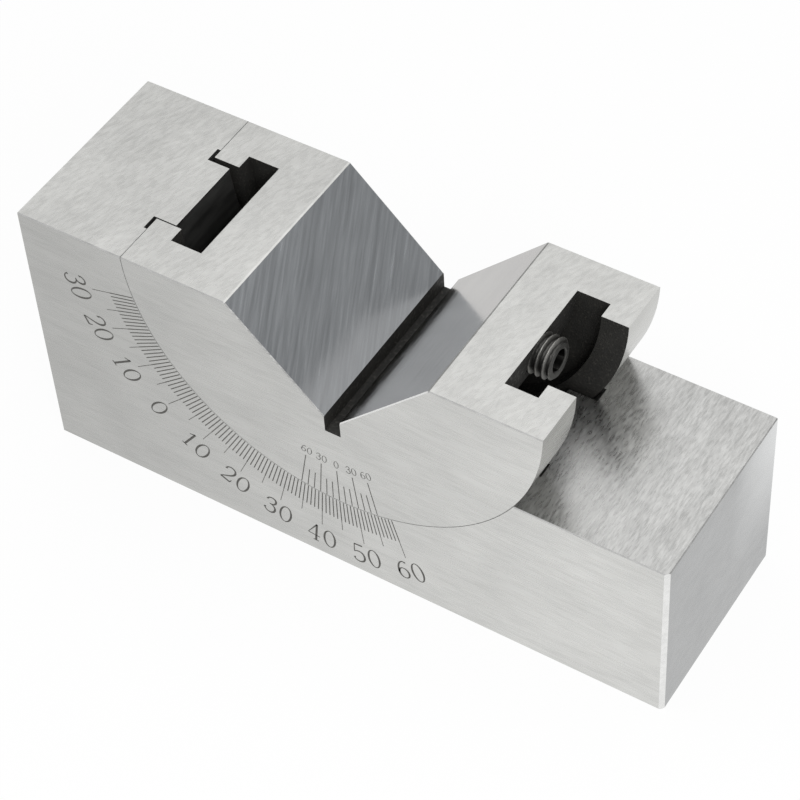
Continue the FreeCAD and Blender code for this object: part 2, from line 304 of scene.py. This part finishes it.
def oval(x, y, wide, high, thin, thick, steps=28):
    """Points round an oval stroke, thin at its top and bottom."""
    points = []
    for step in range(steps + 1):
        turn = math.tau * step / steps
        weight = thin + (thick - thin) * abs(math.cos(turn)) ** 1.5
        points.append([x + wide * math.cos(turn), y + high * math.sin(turn), weight])
    return points


def line(*points):
    return [list(point) for point in points]


# Each numeral as its strokes, in a cell one high: across, up and weight.
NUMERALS = {
    "0": [oval(0, 0.5, 0.235, 0.475, 0.035, 0.085)],
    "1": [
        line((0.03, 0.99, 0.09), (0.03, 0.03, 0.09)),
        line((0.03, 0.97, 0.05), (-0.15, 0.80, 0.03)),
        line((-0.10, 0.02, 0.04), (0.16, 0.02, 0.04)),
    ],
    "2": [
        line((-0.20, 0.76, 0.10), (-0.18, 0.72, 0.10)),
        bend((-0.20, 0.76, 0.06), (-0.17, 1.04, 0.04), (0.24, 1.06, 0.07), (0.22, 0.70, 0.09)),
        bend((0.22, 0.70, 0.09), (0.20, 0.45, 0.07), (-0.10, 0.25, 0.05), (-0.22, 0.03, 0.04)),
        line((-0.22, 0.04, 0.08), (0.20, 0.04, 0.08)),
        line((0.20, 0.04, 0.06), (0.24, 0.20, 0.03)),
    ],
    "3": [
        line((-0.20, 0.80, 0.09), (-0.18, 0.76, 0.09)),
        bend((-0.20, 0.80, 0.05), (-0.12, 1.03, 0.04), (0.20, 1.03, 0.08), (0.18, 0.77, 0.09)),
        bend((0.18, 0.77, 0.09), (0.17, 0.60, 0.07), (0.05, 0.55, 0.04), (-0.06, 0.55, 0.03)),
        bend((-0.06, 0.55, 0.03), (0.10, 0.56, 0.05), (0.23, 0.46, 0.08), (0.23, 0.28, 0.09)),
        bend((0.23, 0.28, 0.09), (0.23, -0.04, 0.08), (-0.16, -0.06, 0.04), (-0.22, 0.20, 0.05)),
        line((-0.22, 0.22, 0.09), (-0.19, 0.18, 0.09)),
    ],
    "4": [
        line((0.09, 0.99, 0.06), (-0.26, 0.32, 0.03)),
        line((-0.26, 0.31, 0.035), (0.26, 0.31, 0.035)),
        line((0.09, 0.99, 0.09), (0.09, 0.03, 0.09)),
        line((-0.02, 0.02, 0.04), (0.21, 0.02, 0.04)),
    ],
    "5": [
        line((-0.15, 0.97, 0.07), (0.20, 0.97, 0.07)),
        line((-0.15, 0.97, 0.04), (-0.19, 0.52, 0.04)),
        bend((-0.19, 0.52, 0.04), (0.00, 0.68, 0.05), (0.24, 0.60, 0.08), (0.24, 0.30, 0.09)),
        bend((0.24, 0.30, 0.09), (0.24, -0.03, 0.08), (-0.15, -0.08, 0.04), (-0.23, 0.16, 0.05)),
        line((-0.23, 0.20, 0.09), (-0.20, 0.16, 0.09)),
    ],
    "6": [
        oval(0.01, 0.29, 0.215, 0.265, 0.035, 0.085),
        bend((-0.205, 0.29, 0.09), (-0.24, 0.72, 0.08), (0.02, 1.04, 0.04), (0.18, 0.88, 0.05)),
        line((0.16, 0.90, 0.08), (0.19, 0.86, 0.08)),
    ],
}


def cut_numeral(mesh, digit, radius, degrees, height, shift):
    """Lay one numeral's strokes on the front face, its foot at a radius."""
    for stroke in NUMERALS[digit]:
        rails = []
        for step, (across, up, weight) in enumerate(stroke):
            before = stroke[max(step - 1, 0)]
            after = stroke[min(step + 1, len(stroke) - 1)]
            run = Vector((after[0] - before[0], after[1] - before[1])).normalized()
            pair = []
            for side in (-0.5, 0.5):
                x = (across - run.y * side * weight) * height + shift
                y = (up + run.x * side * weight) * height
                pair.append(on_face(radius, degrees, x, y))
            rails.append(pair)
        lay_strip(mesh, rails)


def cut_label(mesh, text, radius, degrees, height, pitch):
    """Lay a label's numerals side by side, each square to its own radius."""
    for place, digit in enumerate(text):
        offset = (place - (len(text) - 1) / 2) * pitch
        cut_numeral(mesh, digit, radius, degrees + math.degrees(offset / radius), height, 0)


label_mesh = bmesh.new()
for reading in range(-30, 61, 10):
    turn = reading - rest_reading
    cut_label(label_mesh, str(abs(reading)), 43.6 * MM, turn, 3.7 * MM, 2.62 * MM)
finish_piece(label_mesh, "degree_numerals", "base", "black_oxide_steel", ink)

# --- Rotor --------------------------------------------------------------------------------
# The half-round steel block that carries the vee, ground on its lands, faces and arc. The
# circular T-slot and the relief at the foot of the vee are left black from hardening.

rotor_low, rotor_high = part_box("v_rotor")

STREAKS = (0.37, -0.85, -0.37)

# The vee's two faces are one steel; the difference in their colours is painted light and shade.
vee_left_finish = ground_steel("ground_vee_left", (0.48, 0.5, 0.52), (STREAKS, 9, 0.45), 0.9, 0.2)
vee_right_finish = ground_steel("ground_vee_right", (0.43, 0.42, 0.41), (ALONG_Y, 4, 0.5), 0.5, 0.18)
arc_finish = ground_steel("ground_arc", (0.52, 0.52, 0.50), (ALONG_Y, 5, 0.5), 0.8)


def black_scale(name):
    """The black skin of hardening on milled steel, rough and specked."""
    made, shader, start, place = start_material(name)
    specks = noise(place, 2200, 4)
    patches = noise(place, 350, 2)
    shade = specks.above(0.66, 0.1) * 0.6 + 0.25 * patches
    connect(made, shader, "Base Color", tint((0.008, 0.008, 0.007), (0.09, 0.085, 0.075), shade))
    connect(made, shader, "Roughness", 0.75 - 0.35 * specks.above(0.6, 0.15))
    bump = {"Strength": 0.6, "Distance": 0.00006, "Height": specks + 0.5 * patches}
    connect(made, shader, "Normal", start.node("ShaderNodeBump", {}, bump))
    shader.inputs["Metallic"].default_value = 0.0
    return made


scale_finish = black_scale("black_scale")
root_half = 1.3 * MM
arc_radius = (rotor_high.x - rotor_low.x) / 2


def rotor_face(normal, centre):
    if abs(normal.y) > 0.9 and abs(centre.y) > back - 0.2 * MM:
        return front_finish
    if abs(centre.y) > back - 0.2 * MM and abs(normal.y) > 0.2:
        return edge_highlight_finish
    if normal.z > 0.6 and centre.z > land_top - 0.2 * MM:
        return land_finish if normal.z > 0.9 else edge_highlight_finish
    if abs(centre.x - axis.x) < root_half:
        return scale_finish if abs(normal.x) > 0.9 or normal.z > 0.9 else arc_finish
    if normal.z > 0.5 and abs(abs(normal.x) - abs(normal.z)) < 0.05 and centre.z > 25 * MM:
        return vee_left_finish if normal.x > 0 else vee_right_finish
    reach = math.hypot(centre.x - axis.x, centre.z - axis.z)
    return arc_finish if reach > arc_radius - 0.5 * MM else scale_finish


rotor_finishes = [
    front_finish, land_finish, edge_highlight_finish, vee_left_finish, vee_right_finish, arc_finish,
    scale_finish,
]
dress("v_rotor", rotor_finishes, rotor_face)

# Vernier: twelve divisions of 1 degree 50 minutes, which split a degree into ten minutes.
vernier_mesh = bmesh.new()
for step in range(-6, 7):
    turn = step * 11 / 6
    start = 25.65 * MM if step % 3 == 0 else 28.35 * MM
    scale_line(vernier_mesh, turn, start, arc_radius - 0.1 * MM, 0.13 * MM)
finish_piece(vernier_mesh, "vernier_lines", "rotor", "black_oxide_steel", ink)

vernier_labels = bmesh.new()
for step, text in ((-6, "60"), (-3, "30"), (0, "0"), (3, "30"), (6, "60")):
    cut_label(vernier_labels, text, 25.05 * MM, step * 11 / 6, 1.4 * MM, 0.95 * MM)
finish_piece(vernier_labels, "vernier_numerals", "rotor", "black_oxide_steel", ink)

# --- Screws and nut -----------------------------------------------------------------------
# A black M6 socket set screw stands in the T-slot's right end. The clamp nut and its cap
# screw are black too and sit out of sight inside the block.


def black_oxide(name, crest=0.12):
    """Black oxide on machined steel, rubbed lighter where it is handled."""
    made, shader, start, place = start_material(name)
    rubbed = noise(place, 1400, 3)
    connect(made, shader, "Base Color", tint((0.02, 0.02, 0.02), (crest, crest, crest), rubbed))
    connect(made, shader, "Roughness", 0.3 + 0.3 * rubbed)
    shader.inputs["Metallic"].default_value = 0.9
    return made


oxide = black_oxide("black_oxide")
for node in ("clamp_nut", "clamp_screw"):
    dress(node, [oxide], lambda normal, centre: oxide)

# The stop screw's thread runs its whole length. Its hex end is turned square and ringed by a
# bright edge where the key goes in.
stop_low, stop_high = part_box("stop_screw")
stop_radius = (stop_high.z - stop_low.z) / 2
stop_length = stop_high.x - stop_low.x
stop_middle = (stop_low + stop_high) / 2
pitch = 1.0 * MM
thread_depth = 0.55 * MM
around = 72


def thread_radius(depth, turn):
    """The screw's radius at a depth behind its hex end and a turn round its axis."""
    phase = (depth / pitch - turn / math.tau) % 1.0
    flank = min(max((abs(phase - 0.5) - 0.07) / 0.30, 0.0), 1.0)
    chamfer = min(depth, stop_length - depth) + 2.5 * MM
    return min(stop_radius - thread_depth * flank, chamfer)


def hexagon(across_flats):
    """A radius that follows a hexagon with a corner at the top."""
    def radius(depth, turn):
        return across_flats / 2 / math.cos((turn + math.pi / 6) % (math.pi / 3) - math.pi / 6)
    return radius


def ring(radius):
    return lambda depth, turn: radius


screw_mesh = bmesh.new()
rings = [(stop_length - step * stop_length / 128, thread_radius) for step in range(129)]
rings += [(0.0, ring(1.85 * MM)), (0.15 * MM, hexagon(3.0 * MM)), (3.4 * MM, hexagon(3.0 * MM))]
rows = []
for depth, radius in rings:
    row = []
    for step in range(around):
        turn = math.tau * step / around
        reach = radius(depth, turn)
        across = Vector((0, math.cos(turn), math.sin(turn))) * reach
        middle = Vector((stop_high.x - depth, stop_middle.y, stop_middle.z))
        row.append(screw_mesh.verts.new(middle + across))
    rows.append(row)
for first, second in zip(rows, rows[1:]):
    for step in range(around):
        after = (step + 1) % around
        screw_mesh.faces.new((first[step], first[after], second[after], second[step]))
screw_mesh.faces.new(rows[0])
screw_mesh.faces.new(rows[-1])


def rubbed_thread(name):
    """Black oxide worn to dull steel on the crests, black down in the roots and socket."""
    made, shader, start, place = start_material(name)
    off = [0, -stop_middle.y, -stop_middle.z]
    centred = place.node("ShaderNodeVectorMath", {"operation": "ADD"}, {0: place, 1: off})
    flat = stretched(centred, (0, 1, 1))
    reach = flat.node("ShaderNodeVectorMath", {"operation": "LENGTH"}, {0: flat}, output=1)
    rubbed = noise(place, 2600, 3)
    crest = reach.above(stop_radius - 0.2 * MM, 0.25 * MM) * (0.35 + 0.9 * rubbed)
    rim = reach.above(1.62 * MM, 0.1 * MM) * 0.25
    connect(made, shader, "Base Color", tint((0.012, 0.012, 0.011), (0.30, 0.295, 0.28), crest + rim))
    connect(made, shader, "Roughness", 0.28 + 0.3 * rubbed)
    shader.inputs["Metallic"].default_value = 0.9
    return made


stop_piece = finish_piece(
    screw_mesh, "stop_screw_thread", "rotor", "black_oxide_steel", rubbed_thread("stop_oxide"))
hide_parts("stop_screw")

# --- Bench, light and camera --------------------------------------------------------------
# A plain pale bench top, soft light all round, one small lamp at the front right, and the
# camera.

floor_data = bpy.data.meshes.new("bench")
half = 1.5
floor_data.from_pydata([(-half, -half, 0), (half, -half, 0), (half, half, 0), (-half, half, 0)], [], [(0, 1, 2, 3)])
floor = bpy.data.objects.new("bench", floor_data)
bpy.context.scene.collection.objects.link(floor)
paper, shader, start, place = start_material("bench_paper")
shader.inputs["Base Color"].default_value = (0.85, 0.85, 0.85, 1)
shader.inputs["Roughness"].default_value = 0.9
output = paper.node_tree.nodes["Material Output"]
seen = start.node("ShaderNodeLightPath", output="Is Camera Ray")
for kind in ("Is Glossy Ray", "Is Transmission Ray"):
    seen = seen.math("MAXIMUM", seen, start.node("ShaderNodeLightPath", output=kind))
glow = start.node("ShaderNodeEmission", {}, {"Color": (1, 1, 1, 1), "Strength": 1.0})
plain = Signal(paper.node_tree, shader.outputs[0])
mixed = start.node("ShaderNodeMixShader", {}, {0: seen * 0.93, 1: plain, 2: glow})
paper.node_tree.links.new(mixed.socket, output.inputs[0])
floor_data.materials.append(paper)

world = bpy.data.worlds.new("studio")
bpy.context.scene.world = world
world.use_nodes = True
sky = Signal(world.node_tree)
direction = sky.node("ShaderNodeTexCoord", output=0)
height = sky.node("ShaderNodeSeparateXYZ", {}, {0: direction}, output=2)
glow = 0.37 + 1.0 * height.above(0.66, 0.2)
background = world.node_tree.nodes["Background"]
world.node_tree.links.new(glow.socket, background.inputs["Strength"])
background.inputs["Color"].default_value = (1, 1, 1, 1)


def add_lamp(name, place, size, power):
    data = bpy.data.lights.new(name, "AREA")
    data.size = size
    data.energy = power
    lamp = bpy.data.objects.new(name, data)
    lamp.location = place
    lamp.rotation_euler = (-Vector(place)).to_track_quat("-Z", "Y").to_euler()
    bpy.context.scene.collection.objects.link(lamp)


add_lamp("key_lamp", (0.22, -0.22, 0.27), 0.12, 0.5)
bpy.context.scene.view_settings.view_transform = "Standard"

camera_data = bpy.data.cameras.new("camera")
camera = bpy.data.objects.new("camera", camera_data)
bpy.context.scene.collection.objects.link(camera)
bpy.context.scene.camera = camera
camera_data.lens = 120.05
camera_data.sensor_width = 36
camera_data.shift_x = -0.044
camera_data.shift_y = -0.0116
camera_data.clip_start = 0.01
right = Vector((0.85148, 0.52304, -0.03763))
down = Vector((0.36994, -0.65000, -0.66380))
forward = Vector((-0.37166, 0.55129, -0.74696))
turned = Matrix((right, -down, -forward)).transposed()
camera.matrix_world = Matrix.Translation((0.138595, -0.196638, 0.291163)) @ turned.to_4x4()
────────────────────────────────────────
Work instructions -
Return exactly the leading lines of the listing, stopping after the line in which "return [list(point) for point in points]" occurs.

Written reply -
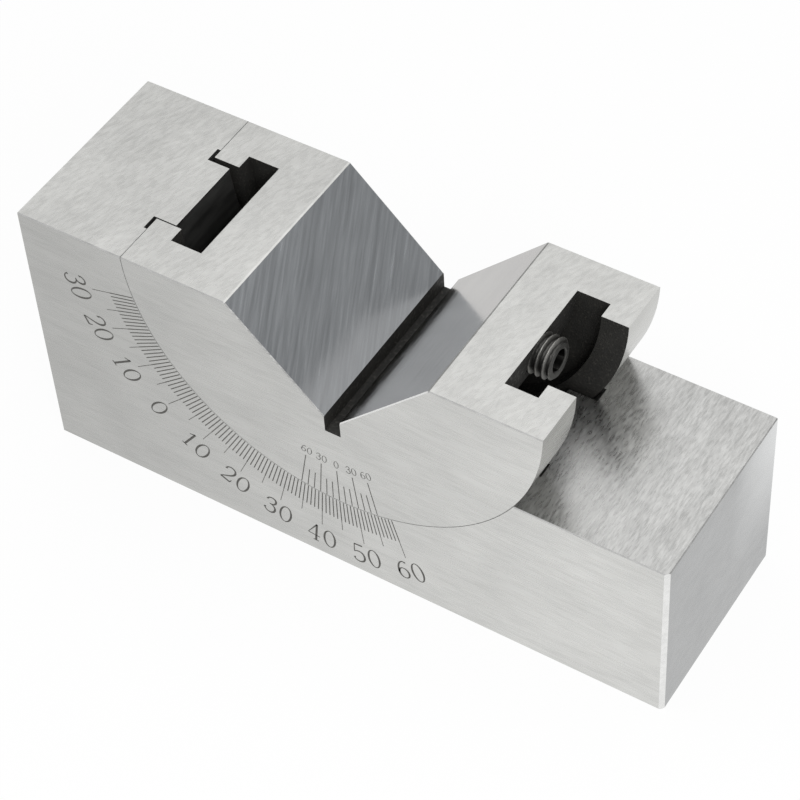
Continue the FreeCAD and Blender code for this object: part 2, from line 304 of scene.py. This part finishes it.
def oval(x, y, wide, high, thin, thick, steps=28):
    """Points round an oval stroke, thin at its top and bottom."""
    points = []
    for step in range(steps + 1):
        turn = math.tau * step / steps
        weight = thin + (thick - thin) * abs(math.cos(turn)) ** 1.5
        points.append([x + wide * math.cos(turn), y + high * math.sin(turn), weight])
    return points


def line(*points):
    return [list(point) for point in points]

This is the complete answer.